Structured object records:
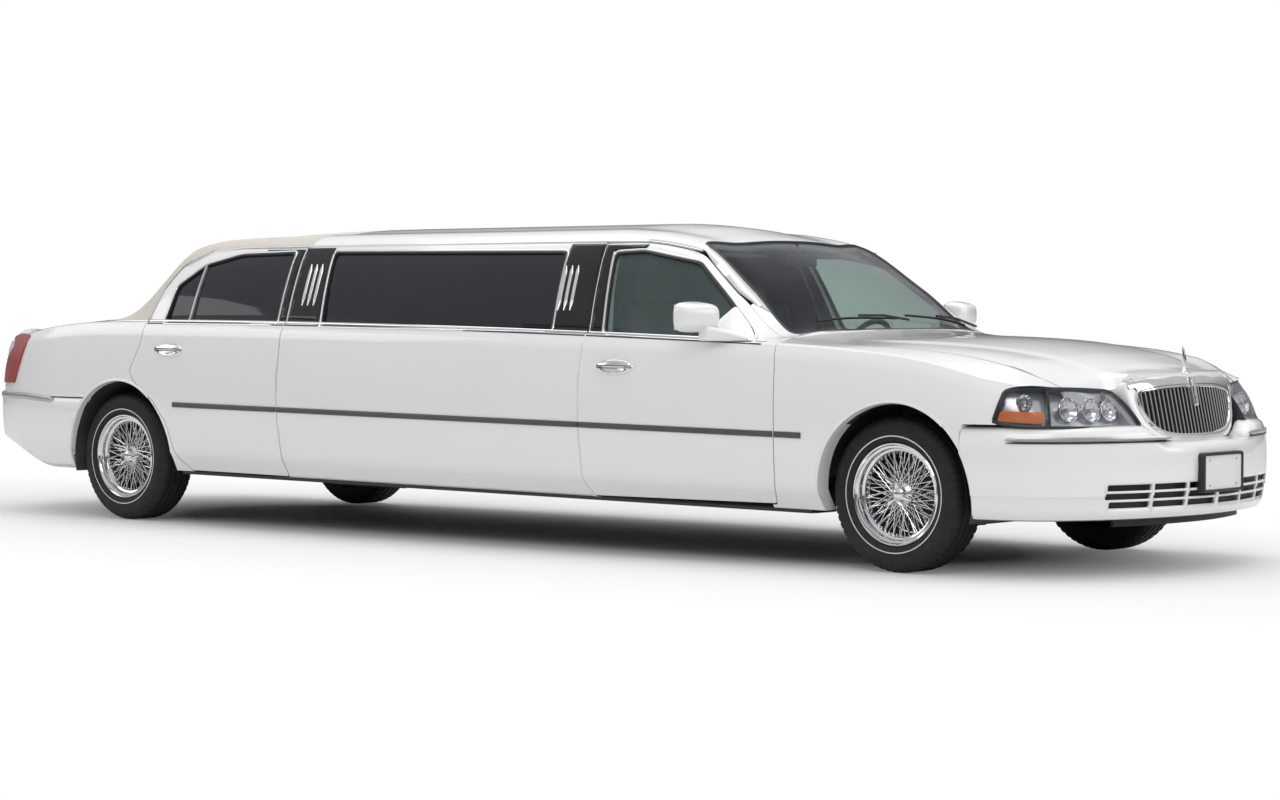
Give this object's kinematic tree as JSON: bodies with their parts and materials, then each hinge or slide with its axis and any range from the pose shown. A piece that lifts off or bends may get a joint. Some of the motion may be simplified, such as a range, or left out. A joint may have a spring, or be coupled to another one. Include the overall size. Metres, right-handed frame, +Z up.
{
  "type": "stretch limousine",
  "caption": "Stretch limousine with a lengthened cabin, opening doors, hood and boot lid, steered front wheels and a padded half top.",
  "frame": {"origin": "on the ground, at the centre of the whole vehicle's length and width", "axes": "+X towards the front, +Y towards the left side, +Z up"},
  "size_m": [7.52, 2.258, 1.54],
  "materials": {
    "body_paint": "gloss",
    "roof_vinyl": "grained",
    "clear_glass": "clear",
    "dark_glass": "dark tint",
    "bright_trim": "polished",
    "lamp_lens": "clear",
    "red_lens": "gloss",
    "black_plastic": "satin",
    "underbody": "matte",
    "engine_metal": "rough",
    "axle_steel": "painted",
    "exhaust_steel": "dull",
    "seat_leather": "grained",
    "dash_plastic": "grained",
    "tyre_rubber": "matte",
    "wheel_chrome": "polished"
  },
  "bodies": {
    "root": {"roof": "body_paint", "vinyl_top": "roof_vinyl", "stretch_panels": "body_paint", "front_fenders": "body_paint", "quarter_panels": "body_paint", "sills": "black_plastic", "windscreen": "clear_glass", "rear_window": "dark_glass", "stretch_windows": "dark_glass", "headlights": "lamp_lens", "tail_lights": "red_lens", "front_bumper": "body_paint", "rear_bumper": "body_paint", "floor_pan": "underbody", "bulkheads": "underbody", "wheel_housings": "black_plastic", "radiator": "black_plastic", "ladder_frame": "underbody", "engine": "engine_metal", "front_suspension": "axle_steel", "rear_axle": "axle_steel", "driveshaft": "axle_steel", "exhaust": "exhaust_steel", "fuel_tank": "underbody", "dashboard": "dash_plastic", "front_seats": "seat_leather", "rear_seats": "seat_leather", "hinges": "axle_steel"},
    "steering_wheel": {"steering_wheel": "dash_plastic"},
    "knuckle_left": {"knuckle_left": "axle_steel"},
    "knuckle_right": {"knuckle_right": "axle_steel"},
    "front_wheel_left": {"tyre_front_left": "tyre_rubber", "wheel_front_left": "wheel_chrome"},
    "front_wheel_right": {"tyre_front_right": "tyre_rubber", "wheel_front_right": "wheel_chrome"},
    "rear_wheel_left": {"tyre_rear_left": "tyre_rubber", "wheel_rear_left": "wheel_chrome"},
    "rear_wheel_right": {"tyre_rear_right": "tyre_rubber", "wheel_rear_right": "wheel_chrome"},
    "front_door_left": {"front_door_left": "body_paint", "front_glass_left": "clear_glass", "mirror_left": "body_paint"},
    "front_door_right": {"front_door_right": "body_paint", "front_glass_right": "clear_glass", "mirror_right": "body_paint"},
    "rear_door_left": {"rear_door_left": "body_paint", "rear_glass_left": "dark_glass"},
    "rear_door_right": {"rear_door_right": "body_paint", "rear_glass_right": "dark_glass"},
    "hood": {"hood": "body_paint", "grille": "bright_trim"},
    "boot_lid": {"boot_lid": "body_paint"}
  },
  "joints": [
    {"name": "steer_left", "type": "hinge", "parent": "root", "child": "knuckle_left", "pos_m": [2.68, 0.74, 0.338], "axis": [0, 0, 1], "range_deg": [-33, 33]},
    {"name": "steer_right", "type": "hinge", "parent": "root", "child": "knuckle_right", "pos_m": [2.68, -0.74, 0.338], "axis": [0, 0, 1], "range_deg": [-33, 33]},
    {"name": "steering_turn", "type": "hinge", "parent": "root", "child": "steering_wheel", "pos_m": [1.57, 0.37, 0.905], "axis": [-0.9063, 0, 0.4226], "range_deg": [-528, 528]},
    {"name": "front_roll_left", "type": "hinge", "parent": "knuckle_left", "child": "front_wheel_left", "pos_m": [2.68, 0.805, 0.338], "axis": [0, 1, 0], "continuous": true},
    {"name": "front_roll_right", "type": "hinge", "parent": "knuckle_right", "child": "front_wheel_right", "pos_m": [2.68, -0.805, 0.338], "axis": [0, 1, 0], "continuous": true},
    {"name": "rear_roll_left", "type": "hinge", "parent": "root", "child": "rear_wheel_left", "pos_m": [-2.36, 0.83, 0.338], "axis": [0, 1, 0], "continuous": true},
    {"name": "rear_roll_right", "type": "hinge", "parent": "root", "child": "rear_wheel_right", "pos_m": [-2.36, -0.83, 0.338], "axis": [0, 1, 0], "continuous": true},
    {"name": "front_door_swing_left", "type": "hinge", "parent": "root", "child": "front_door_left", "pos_m": [2.06, 0.996, 0.65], "axis": [0, 0, -1], "range_deg": [0, 65]},
    {"name": "front_door_swing_right", "type": "hinge", "parent": "root", "child": "front_door_right", "pos_m": [2.06, -0.996, 0.65], "axis": [0, 0, 1], "range_deg": [0, 65]},
    {"name": "rear_door_swing_left", "type": "hinge", "parent": "root", "child": "rear_door_left", "pos_m": [-1.098, 0.996, 0.65], "axis": [0, 0, -1], "range_deg": [0, 65]},
    {"name": "rear_door_swing_right", "type": "hinge", "parent": "root", "child": "rear_door_right", "pos_m": [-1.098, -0.996, 0.65], "axis": [0, 0, 1], "range_deg": [0, 65]},
    {"name": "hood_lift", "type": "hinge", "parent": "root", "child": "hood", "pos_m": [2.045, 0, 1.035], "axis": [0, -1, 0], "range_deg": [0, 50]},
    {"name": "boot_lift", "type": "hinge", "parent": "root", "child": "boot_lid", "pos_m": [-2.622, 0, 1.078], "axis": [0, 1, 0], "range_deg": [0, 60]}
  ],
  "couplings": [
    {"joint": "steer_right", "follows": "steer_left", "ratio": 1},
    {"joint": "steering_turn", "follows": "steer_left", "ratio": 16}
  ]
}
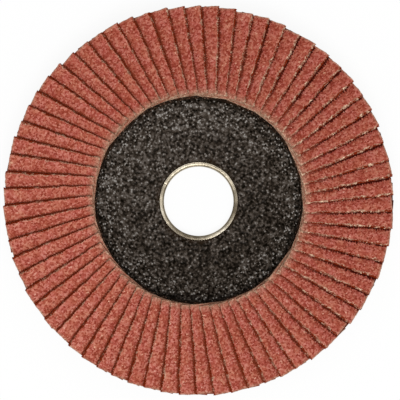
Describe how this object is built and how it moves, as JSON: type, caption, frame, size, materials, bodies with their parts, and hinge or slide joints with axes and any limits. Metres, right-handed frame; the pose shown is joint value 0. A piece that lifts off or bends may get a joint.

— AIM —
Every entry above needs to be quoted exactly.

— COMPLETED TASK —
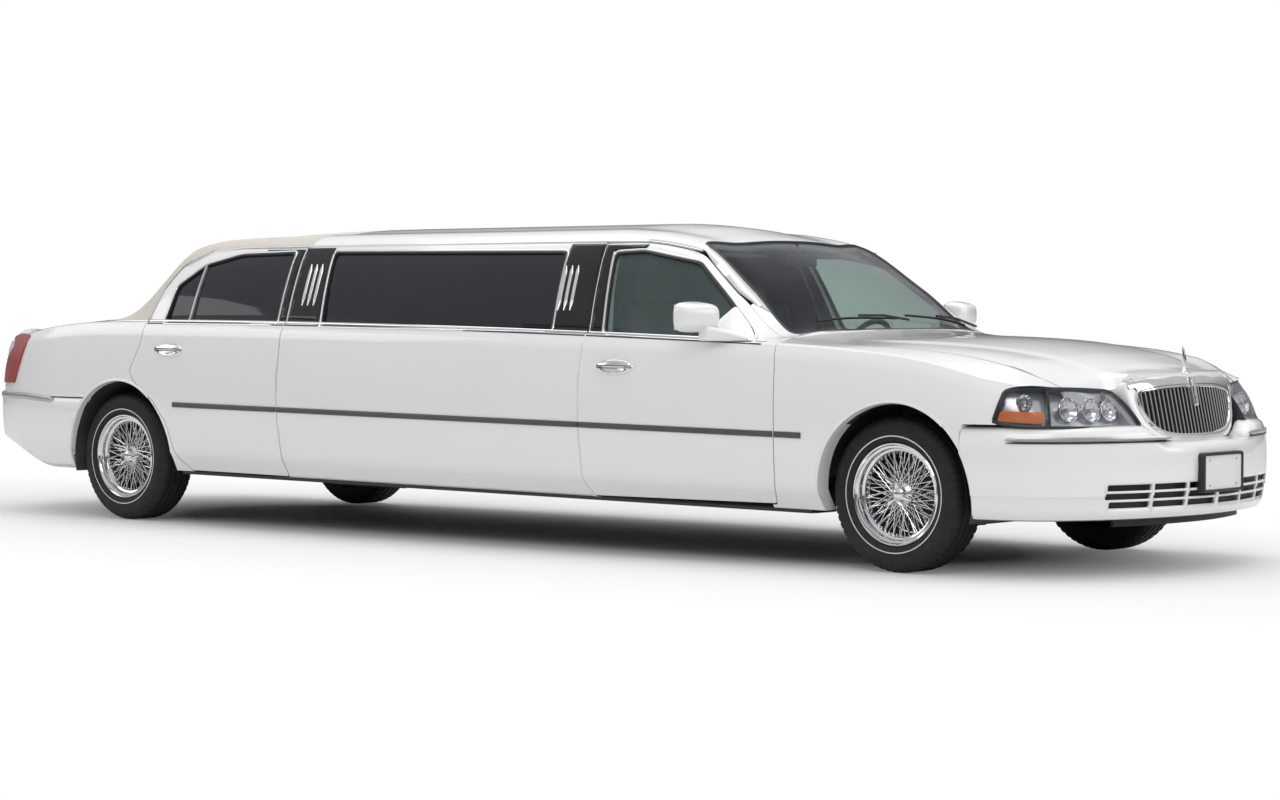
Give this object's kinematic tree as JSON: bodies with their parts and materials, then each hinge or slide with its axis and any range from the pose shown. A piece that lifts off or bends may get a joint. Some of the motion may be simplified, such as a range, or left out. A joint may have a spring, or be coupled to another one. Include the overall size. Metres, right-handed frame, +Z up.
{
  "type": "stretch limousine",
  "caption": "Stretch limousine with a lengthened cabin, opening doors, hood and boot lid, steered front wheels and a padded half top.",
  "frame": {"origin": "on the ground, at the centre of the whole vehicle's length and width", "axes": "+X towards the front, +Y towards the left side, +Z up"},
  "size_m": [7.52, 2.258, 1.54],
  "materials": {
    "body_paint": "gloss",
    "roof_vinyl": "grained",
    "clear_glass": "clear",
    "dark_glass": "dark tint",
    "bright_trim": "polished",
    "lamp_lens": "clear",
    "red_lens": "gloss",
    "black_plastic": "satin",
    "underbody": "matte",
    "engine_metal": "rough",
    "axle_steel": "painted",
    "exhaust_steel": "dull",
    "seat_leather": "grained",
    "dash_plastic": "grained",
    "tyre_rubber": "matte",
    "wheel_chrome": "polished"
  },
  "bodies": {
    "root": {"roof": "body_paint", "vinyl_top": "roof_vinyl", "stretch_panels": "body_paint", "front_fenders": "body_paint", "quarter_panels": "body_paint", "sills": "black_plastic", "windscreen": "clear_glass", "rear_window": "dark_glass", "stretch_windows": "dark_glass", "headlights": "lamp_lens", "tail_lights": "red_lens", "front_bumper": "body_paint", "rear_bumper": "body_paint", "floor_pan": "underbody", "bulkheads": "underbody", "wheel_housings": "black_plastic", "radiator": "black_plastic", "ladder_frame": "underbody", "engine": "engine_metal", "front_suspension": "axle_steel", "rear_axle": "axle_steel", "driveshaft": "axle_steel", "exhaust": "exhaust_steel", "fuel_tank": "underbody", "dashboard": "dash_plastic", "front_seats": "seat_leather", "rear_seats": "seat_leather", "hinges": "axle_steel"},
    "steering_wheel": {"steering_wheel": "dash_plastic"},
    "knuckle_left": {"knuckle_left": "axle_steel"},
    "knuckle_right": {"knuckle_right": "axle_steel"},
    "front_wheel_left": {"tyre_front_left": "tyre_rubber", "wheel_front_left": "wheel_chrome"},
    "front_wheel_right": {"tyre_front_right": "tyre_rubber", "wheel_front_right": "wheel_chrome"},
    "rear_wheel_left": {"tyre_rear_left": "tyre_rubber", "wheel_rear_left": "wheel_chrome"},
    "rear_wheel_right": {"tyre_rear_right": "tyre_rubber", "wheel_rear_right": "wheel_chrome"},
    "front_door_left": {"front_door_left": "body_paint", "front_glass_left": "clear_glass", "mirror_left": "body_paint"},
    "front_door_right": {"front_door_right": "body_paint", "front_glass_right": "clear_glass", "mirror_right": "body_paint"},
    "rear_door_left": {"rear_door_left": "body_paint", "rear_glass_left": "dark_glass"},
    "rear_door_right": {"rear_door_right": "body_paint", "rear_glass_right": "dark_glass"},
    "hood": {"hood": "body_paint", "grille": "bright_trim"},
    "boot_lid": {"boot_lid": "body_paint"}
  },
  "joints": [
    {"name": "steer_left", "type": "hinge", "parent": "root", "child": "knuckle_left", "pos_m": [2.68, 0.74, 0.338], "axis": [0, 0, 1], "range_deg": [-33, 33]},
    {"name": "steer_right", "type": "hinge", "parent": "root", "child": "knuckle_right", "pos_m": [2.68, -0.74, 0.338], "axis": [0, 0, 1], "range_deg": [-33, 33]},
    {"name": "steering_turn", "type": "hinge", "parent": "root", "child": "steering_wheel", "pos_m": [1.57, 0.37, 0.905], "axis": [-0.9063, 0, 0.4226], "range_deg": [-528, 528]},
    {"name": "front_roll_left", "type": "hinge", "parent": "knuckle_left", "child": "front_wheel_left", "pos_m": [2.68, 0.805, 0.338], "axis": [0, 1, 0], "continuous": true},
    {"name": "front_roll_right", "type": "hinge", "parent": "knuckle_right", "child": "front_wheel_right", "pos_m": [2.68, -0.805, 0.338], "axis": [0, 1, 0], "continuous": true},
    {"name": "rear_roll_left", "type": "hinge", "parent": "root", "child": "rear_wheel_left", "pos_m": [-2.36, 0.83, 0.338], "axis": [0, 1, 0], "continuous": true},
    {"name": "rear_roll_right", "type": "hinge", "parent": "root", "child": "rear_wheel_right", "pos_m": [-2.36, -0.83, 0.338], "axis": [0, 1, 0], "continuous": true},
    {"name": "front_door_swing_left", "type": "hinge", "parent": "root", "child": "front_door_left", "pos_m": [2.06, 0.996, 0.65], "axis": [0, 0, -1], "range_deg": [0, 65]},
    {"name": "front_door_swing_right", "type": "hinge", "parent": "root", "child": "front_door_right", "pos_m": [2.06, -0.996, 0.65], "axis": [0, 0, 1], "range_deg": [0, 65]},
    {"name": "rear_door_swing_left", "type": "hinge", "parent": "root", "child": "rear_door_left", "pos_m": [-1.098, 0.996, 0.65], "axis": [0, 0, -1], "range_deg": [0, 65]},
    {"name": "rear_door_swing_right", "type": "hinge", "parent": "root", "child": "rear_door_right", "pos_m": [-1.098, -0.996, 0.65], "axis": [0, 0, 1], "range_deg": [0, 65]},
    {"name": "hood_lift", "type": "hinge", "parent": "root", "child": "hood", "pos_m": [2.045, 0, 1.035], "axis": [0, -1, 0], "range_deg": [0, 50]},
    {"name": "boot_lift", "type": "hinge", "parent": "root", "child": "boot_lid", "pos_m": [-2.622, 0, 1.078], "axis": [0, 1, 0], "range_deg": [0, 60]}
  ],
  "couplings": [
    {"joint": "steer_right", "follows": "steer_left", "ratio": 1},
    {"joint": "steering_turn", "follows": "steer_left", "ratio": 16}
  ]
}
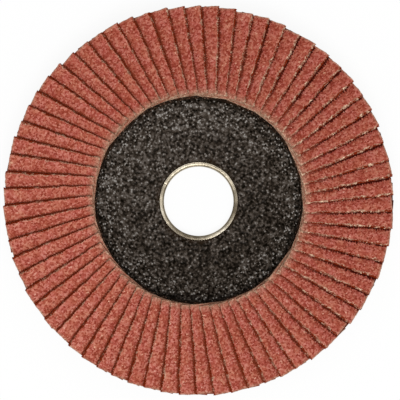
Describe how this object is built and how it moves, as JSON: type, caption, frame, size, materials, bodies with their parts, and hinge or slide joints with axes and any limits. Metres, right-handed frame; the pose shown is joint value 0. A piece that lifts off or bends may get a joint.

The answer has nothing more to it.